There will be pain as a result of the pending cuts – including for small businesses working in the public sector – but sometimes it’s true that the only thing to fear is fear itself. It is important to be positive and not just stoke the fires of pessimism. As some business owners are clearly aware, there will also be opportunities for private enterprise to step in to deliver excellent, efficient services and provide real value.

But small businesses must be given the freedom and confidence to become the catalyst for private sector led recovery, and constraints on their growth should be removed. Measures supporting enterprise must be protected and improved. We also need a series of bold policies on tax, red tape, procurement and public sector payment as well as employment and training that embody the principles of ‘smaller, better, simpler’.

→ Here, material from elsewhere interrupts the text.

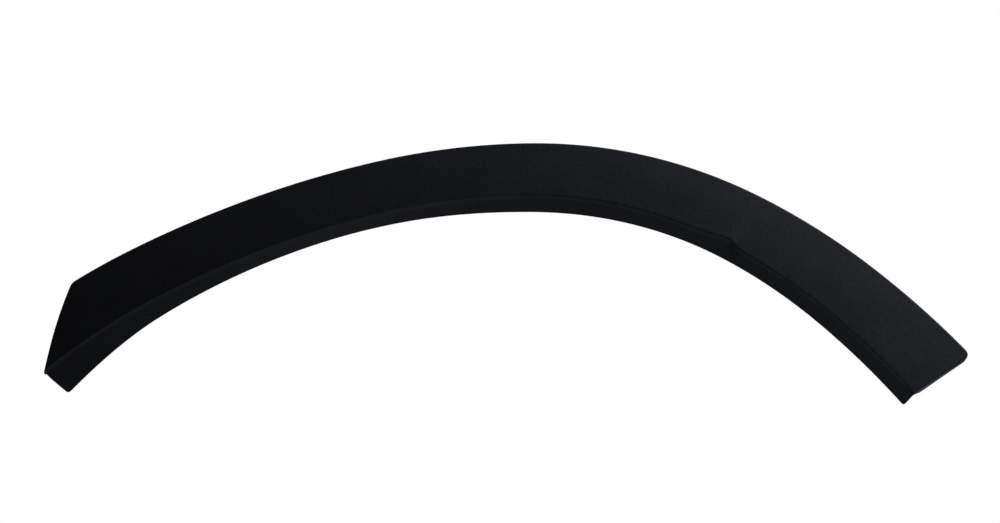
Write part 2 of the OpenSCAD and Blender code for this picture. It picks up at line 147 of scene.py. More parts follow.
# %% [markdown]
# A studio floor is matt white. It is a large plane. Rays from the camera, a gloss or a glass see it pale:
# most of that is a glow of its own, and the rest is a diffuse finish that keeps the object's shadow. Light
# that bounces off it towards the object is weak, as from a dark studio floor, because the photograph's lip is
# hardly lit from below.

# %% Floor
FLOOR_Z, FLOOR_HALF = -1.6, 12


def make_floor():
    """A square plane of twice FLOOR_HALF at FLOOR_Z, in metres."""
    mesh = bpy.data.meshes.new("studio_floor")
    corners = [(x * FLOOR_HALF, y * FLOOR_HALF, FLOOR_Z) for x, y in ((-1, -1), (1, -1), (1, 1), (-1, 1))]
    mesh.from_pydata(corners, [], [(0, 1, 2, 3)])
    floor = bpy.data.objects.new("studio_floor", mesh)
    bpy.context.scene.collection.objects.link(floor)
    material = bpy.data.materials.new("matt_white_floor")
    material.use_nodes = True
    tree = material.node_tree
    tree.nodes.clear()
    glow = add_node(tree, "ShaderNodeEmission", inputs={"Color": linear("#fbfbfa"), "Strength": 0.78})
    matt = add_node(tree, "ShaderNodeBsdfDiffuse", inputs={"Color": linear("#7e7e7c")})
    pale = add_node(tree, "ShaderNodeAddShader", links={0: glow.outputs[0], 1: matt.outputs[0]})
    dim = add_node(tree, "ShaderNodeBsdfDiffuse", inputs={"Color": linear("#303030")})
    both = add_node(tree, "ShaderNodeMixShader",
                    links={0: seen_directly(tree), 1: dim.outputs[0], 2: pale.outputs[0]})
    add_node(tree, "ShaderNodeOutputMaterial", links={"Surface": both.outputs[0]})
    mesh.materials.append(material)
    return floor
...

Martin Chapman of Peter Osborne Fine Wines in Oxford said the Government should listen to small businesses as well as large companies. “The letter to the media signed by several big businesses supports the Government and says everything is rosy when in reality it’s not like that,” said Mr Chapman. “Big retailers have become fat in the system and they will be able to use their profits to get through the difficult times. Small business don’t have the reserves of large companies, they will have to either pass on increased costs to customers or dip into what little savings they have to avoid going under.”

He added: “When the cuts kick in we, as a provider of quality goods, will feel the pinch. We have to deal with declining demand whilst having to bear the increases in taxes, such as rises in duty and VAT. Successive governments have used this industry as a cash cow which they can plunder for additional revenue. This is short-termism by politicians who are simply thinking about the next election – they do not do enough to protect the small businesses which drive this country.”

The survey’s other findings are as follows:

Business priorities and needs

Almost one in five surveyed (18%) referenced public sector cuts expected in the CSR. In all, 29% believe ‘internal business development’ would help their businesses to grow, while 28% identify better business and consumer confidence and 26% a more stable economy.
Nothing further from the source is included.